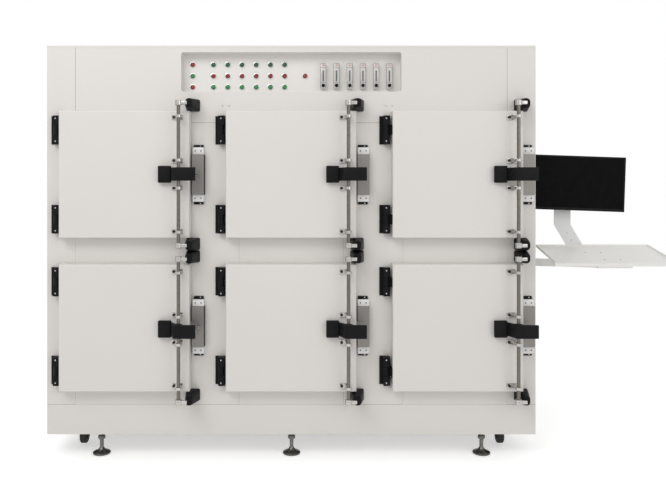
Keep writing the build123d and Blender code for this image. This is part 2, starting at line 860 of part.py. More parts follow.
def arm_bracket():
    """Plate on the cabinet's side with the two ears of the arm's pivot."""
    x, y, z = arm_pivot_x, arm_pivot_y, arm_pivot_z
    plate_y = (y - arm_plate_w / 2, y + arm_plate_w / 2)
    wall = block((half_w, half_w + arm_plate_t), plate_y, (z - arm_plate_h / 2, z + arm_plate_h / 2))
    near = arm_bar_h / 2 + ear_gap
    far = near + ear_t
    for band in ((z - far, z - near), (z + near, z + far)):
        wall += block((half_w + arm_plate_t, x), (y - arm_pivot_r, y + arm_pivot_r), band)
        wall += upright(arm_pivot_r, band, x, y)
    return [wall + upright(arm_pin_r, (z - far, z + far), x, y)]


tray_centre_x = tray_left + tray_w / 2
arm_top = arm_pivot_z + arm_bar_h / 2


def swing_arm():
    """Square bar from the wall pivot to the swivel under the tray."""
    z = (arm_pivot_z - arm_bar_h / 2, arm_top)
    hub = upright(arm_pivot_r, z, arm_pivot_x, arm_pivot_y)
    end = upright(arm_bar_w / 2, z, tray_centre_x, arm_end_y)
    run_x, run_y = tray_centre_x - arm_pivot_x, arm_end_y - arm_pivot_y
    middle = Pos(arm_pivot_x + run_x / 2, arm_pivot_y + run_y / 2, arm_pivot_z)
    turn = Rot(0, 0, degrees(atan2(run_y, run_x)))
    bar = middle * turn * Box((run_x**2 + run_y**2) ** 0.5, arm_flat_w, arm_bar_h)
    arm = hub + end + bar
    arm -= upright(arm_pin_r + pin_clear, (0, cabinet_top), arm_pivot_x, arm_pivot_y)
    return [arm + upright(arm_pin_r, (arm_top, arm_top + tray_pin_h), tray_centre_x, arm_end_y)]


def on_tray(piece):
    """Lean a piece that is built level, its front edge at the origin, into the tray's place."""
    return Pos(tray_centre_x, tray_front_y, tray_front_z) * Rot(tray_tilt, 0, 0) * piece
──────
Please reproduce the entire listing, exactly as shown.

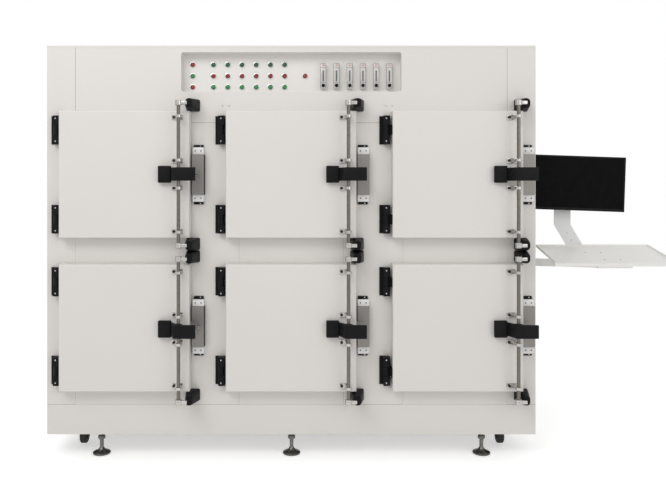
Keep writing the build123d and Blender code for this image. This is part 2, starting at line 860 of part.py. More parts follow.
def arm_bracket():
    """Plate on the cabinet's side with the two ears of the arm's pivot."""
    x, y, z = arm_pivot_x, arm_pivot_y, arm_pivot_z
    plate_y = (y - arm_plate_w / 2, y + arm_plate_w / 2)
    wall = block((half_w, half_w + arm_plate_t), plate_y, (z - arm_plate_h / 2, z + arm_plate_h / 2))
    near = arm_bar_h / 2 + ear_gap
    far = near + ear_t
    for band in ((z - far, z - near), (z + near, z + far)):
        wall += block((half_w + arm_plate_t, x), (y - arm_pivot_r, y + arm_pivot_r), band)
        wall += upright(arm_pivot_r, band, x, y)
    return [wall + upright(arm_pin_r, (z - far, z + far), x, y)]


tray_centre_x = tray_left + tray_w / 2
arm_top = arm_pivot_z + arm_bar_h / 2


def swing_arm():
    """Square bar from the wall pivot to the swivel under the tray."""
    z = (arm_pivot_z - arm_bar_h / 2, arm_top)
    hub = upright(arm_pivot_r, z, arm_pivot_x, arm_pivot_y)
    end = upright(arm_bar_w / 2, z, tray_centre_x, arm_end_y)
    run_x, run_y = tray_centre_x - arm_pivot_x, arm_end_y - arm_pivot_y
    middle = Pos(arm_pivot_x + run_x / 2, arm_pivot_y + run_y / 2, arm_pivot_z)
    turn = Rot(0, 0, degrees(atan2(run_y, run_x)))
    bar = middle * turn * Box((run_x**2 + run_y**2) ** 0.5, arm_flat_w, arm_bar_h)
    arm = hub + end + bar
    arm -= upright(arm_pin_r + pin_clear, (0, cabinet_top), arm_pivot_x, arm_pivot_y)
    return [arm + upright(arm_pin_r, (arm_top, arm_top + tray_pin_h), tray_centre_x, arm_end_y)]


def on_tray(piece):
    """Lean a piece that is built level, its front edge at the origin, into the tray's place."""
    return Pos(tray_centre_x, tray_front_y, tray_front_z) * Rot(tray_tilt, 0, 0) * piece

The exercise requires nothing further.